W środę późnym wieczorem przed Pałacem Buckingham w Londynie - po marszu spod siedziby parlamentu - doszło do starć brytyjskiej policji z antykapitalistami z ruchu Anonymous. W manifestacji w Dzień Guya Fawkesa wzięło udział kilka tysięcy osób.
Protestujący "przeciwko politycznej opresji" manifestanci rzucali w kierunku policji butelkami, pachołkami drogowymi i tablicami z nazwami ulic i zniszczyli metalową barierę. Niektórzy z demonstrantów odpalali sztuczne ognie i petardy.
"Jedyne rozwiązanie - rewolucja" (One solution - revolution) - skandowali uczestnicy demonstracji, których większość nosiła maski Anonymousa (przedstawiające twarz Guya Fawkesa) - symbol globalnej walki przeciwko ograniczaniu wolności obywatelskich, korupcji, konsumpcjonizmowi, cenzurze etc. W Londynie protestowano przeciwko oszczędnościom i naruszaniu praw - pisze portal BBC News. Jak podaje BBC, manifestanci próbowali również zaatakować siedzibę tej stacji, ale zostali zatrzymani przy wejściu przez policję. W centrum Londynu zaczęto zamykać sklepy, gdy demonstranci zaczęli przewracać na ulicach kosze na śmieci i rozbijać szyby w samochodach. Zatrzymano pieć osób pod zarzutem naruszeń prawa, w tym za odpalanie fajerwerków i petard, a także napaść na policję - poinformowała londyńska policja, na którą powołuje się agencja AFP. BBC pisze o aresztowaniu dziesięciu osób.
Zupełnie inny Fawkes
Do starć doszło w Dzień Guya Fawkesa (zwany też Nocą Ognisk - Bonfire Night), gdy przypada rocznica Spisku Prochowego z 1605 r., kiedy to spiskowcy zamierzali wysadzić w powietrze parlament razem z królem Jakubem I i jego dworem.
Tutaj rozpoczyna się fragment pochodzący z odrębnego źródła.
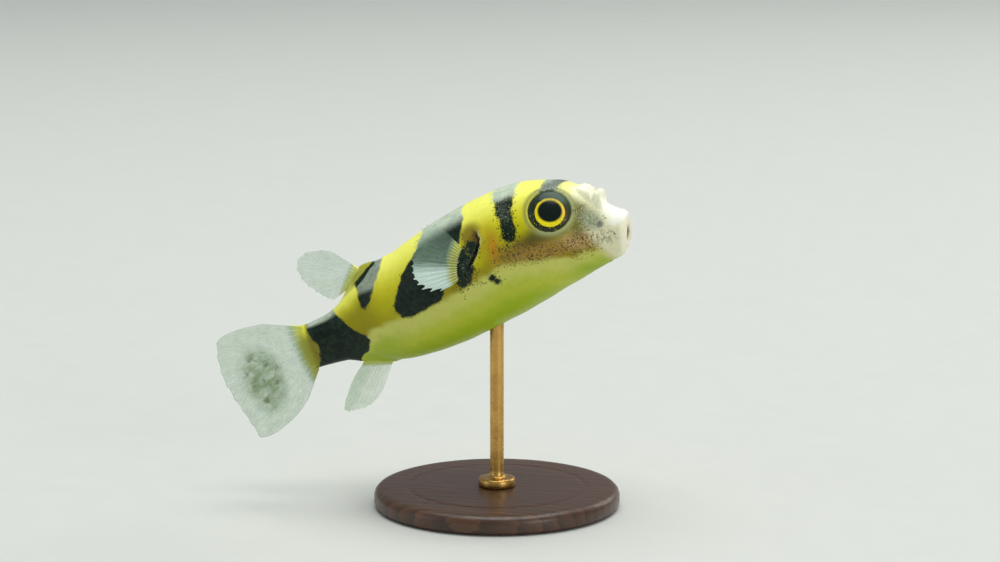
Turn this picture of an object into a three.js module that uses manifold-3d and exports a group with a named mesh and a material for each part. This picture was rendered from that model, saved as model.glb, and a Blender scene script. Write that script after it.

400 lat temu, w noc poprzedzającą inauguracyjną sesję parlamentu z udziałem Jakuba I zatrzymano przyczajonego w podziemnych przejściach pod budynkiem Izby Lordów Guya Fawkesa. Znaleziono przy nim klucze do piwnicy położonej pod salą Izby, krzesiwo, hubkę i trzy lonty, z których jeden już się palił. Zaś w piwnicy - 36 beczek z prochem, który zniszczyć miał Pałac Westminsterski (siedziba parlamentu), Opactwo Westminsterskie i przylegające budynki. Spiskowcami była grupa 13 brytyjskich katolików, którzy chcieli obalić protestanckich monarchów i osadzić na tronie 8-letnią córkę Jakuba - Elżbietę. Spisek wykryto dzięki przechwyceniu listu do jednego z członków dworu Jakuba I z ostrzeżeniem, by nie przychodził tego dnia do parlamentu. Fawkes i jego towarzysze, oskarżeni o zdradę i zamiar zamordowania króla, zostali osądzeni i straceni, a wcześniej poddani torturom. 30 i 31 stycznia 1606 r., na dziedzińcu Pałacu Westminsterskiego, powieszono ośmiu spiskowców, wśród nich Fawkesa, wydarto im wnętrzności, a ciała poćwiartowano. Jego imieniem nazywa się kukły palone w rocznicę udaremnionego zamachu, dokonując od kilkuset lat swego rodzaju egzekucji na wizerunku, na wzór zwyczajów Inkwizycji, która nierzadko nakazywała zamiast egzekucji rzeczywistej - symboliczną, poprzez spalenie wizerunku lub portretu heretyka. Winą za zamiar zamachu na króla obarczano jednak wszystkich katolików. Na kolejne stulecia ograniczono ich prawa wyborcze, nie mogli uprawiać zawodów prawniczych oraz służyć w wojsku.